Pumping Iron was adapted by Butler into a documentary film of the same name in 1977, this time focusing on the 1975 Mr. Olympia bodybuilding contest and the rivalry between Schwarzenegger and up-and-comer Lou Ferrigno, though also including all of the bodybuilders from the original book.[4] The film enjoyed great success, bringing both Ferrigno and Schwarzenegger into the spotlight and increasing their public profiles tremendously. It also helped to further popularize bodybuilding as a sport and bring it into the mainstream.

Gaines continued writing on the topic of bodybuilding, publishing an exercise manual, Staying Hard: The Only Exercise Book You Will Ever Need in 1980 and writing a biography of Charles Atlas in 1982.

In 1995 he wrote the autobiographical novel A Family Place, which documented the building of a family cabin in Nova Scotia with the help of his wife and children. In 2001 he published The Next Valley Over: An Angler's Progress, a creative nonfiction work which detailed his fly fishing experiences all over the world.
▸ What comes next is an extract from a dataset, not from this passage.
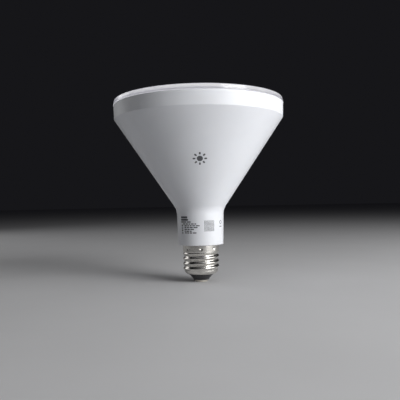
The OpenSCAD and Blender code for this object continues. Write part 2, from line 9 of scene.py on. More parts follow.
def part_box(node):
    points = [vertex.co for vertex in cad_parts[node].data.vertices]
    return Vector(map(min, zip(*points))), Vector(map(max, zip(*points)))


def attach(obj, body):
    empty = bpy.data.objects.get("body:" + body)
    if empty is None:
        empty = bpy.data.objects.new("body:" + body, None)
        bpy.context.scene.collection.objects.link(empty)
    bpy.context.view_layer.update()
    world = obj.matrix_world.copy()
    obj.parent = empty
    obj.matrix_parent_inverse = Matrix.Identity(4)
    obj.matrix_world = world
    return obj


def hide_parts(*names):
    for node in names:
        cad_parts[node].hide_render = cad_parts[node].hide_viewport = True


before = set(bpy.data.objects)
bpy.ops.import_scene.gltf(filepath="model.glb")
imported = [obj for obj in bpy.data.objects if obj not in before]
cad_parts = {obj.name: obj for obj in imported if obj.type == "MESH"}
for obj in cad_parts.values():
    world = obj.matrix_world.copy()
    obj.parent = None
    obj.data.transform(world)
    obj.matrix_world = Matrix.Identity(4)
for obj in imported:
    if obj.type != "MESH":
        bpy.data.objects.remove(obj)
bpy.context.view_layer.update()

# Lengths below are in millimetres, and MM turns them into the frame's metres.
MM = 0.001
BODY = "root"

# ---- Sizes, from the frame ----


def box_mm(node):
    """The lowest and highest corners of a CAD node, in millimetres."""
    low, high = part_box(node)
    return low / MM, high / MM


lens_low, lens_high = box_mm("diffuser_lens")
house_low, house_high = box_mm("housing")
shell_low, shell_high = box_mm("screw_shell")
glass_low, glass_high = box_mm("cap_insulator")
tip_high = box_mm("centre_contact")[1]

LENS_EDGE_H = 3.7
LENS_T = 2.0
LENS_CROWN = 0.8
BAND_H = 9.6
NECK_H = 25.4
NECK_R = 16.5
NECK_TOP_R = NECK_R + 0.6
NECK_BLEND = 11.0
BAND_BLEND = 1.0
WALL = 2.0
STUB_R = 11.5
STUB_BORE_R = 10.0

face_r = lens_high.x
rim_r = house_high.x
rim_z = house_high.z
edge_z = rim_z + LENS_EDGE_H
shoulder_z = shell_high.z + 0.1
cone_z = shoulder_z + NECK_H
band_z = rim_z - BAND_H
band_r = face_r - 0.5
mouth_r = face_r - 2.4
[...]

He also co-authored Leaper: The Wonderful World of Atlantic Salmon Fishing with Monte Burke.

Gaines currently teaches writing part-time at the Spalding University Master of Fine Arts program, and continues to contribute articles to outdoors publications.[5]

Invention of Paintball

In 1976, Gaines returned to New Hampshire from an African buffalo-hunting safari, and discussed with his friend Bob Gurnsey the idea of a game in which the participants would stalk each other through the woods. The concept was inspired in part by the short story The Most Dangerous Game by Richard Connell. In 1981, Gaines and eleven others played the first game of paintball, using Nel-Spot pistols which were intended for marking trees and livestock by ranchers. This initial game was a capture the flag style scenario. Later, Bob Gurnsey formed the National Survival Game company, which was the first firm to sell paintball equipment.[6][7]

In 1997 Gaines published a novel entitled Survival Games which features inventors of paintball, probably based upon Gaines and Gurnsey, as the main characters.[8]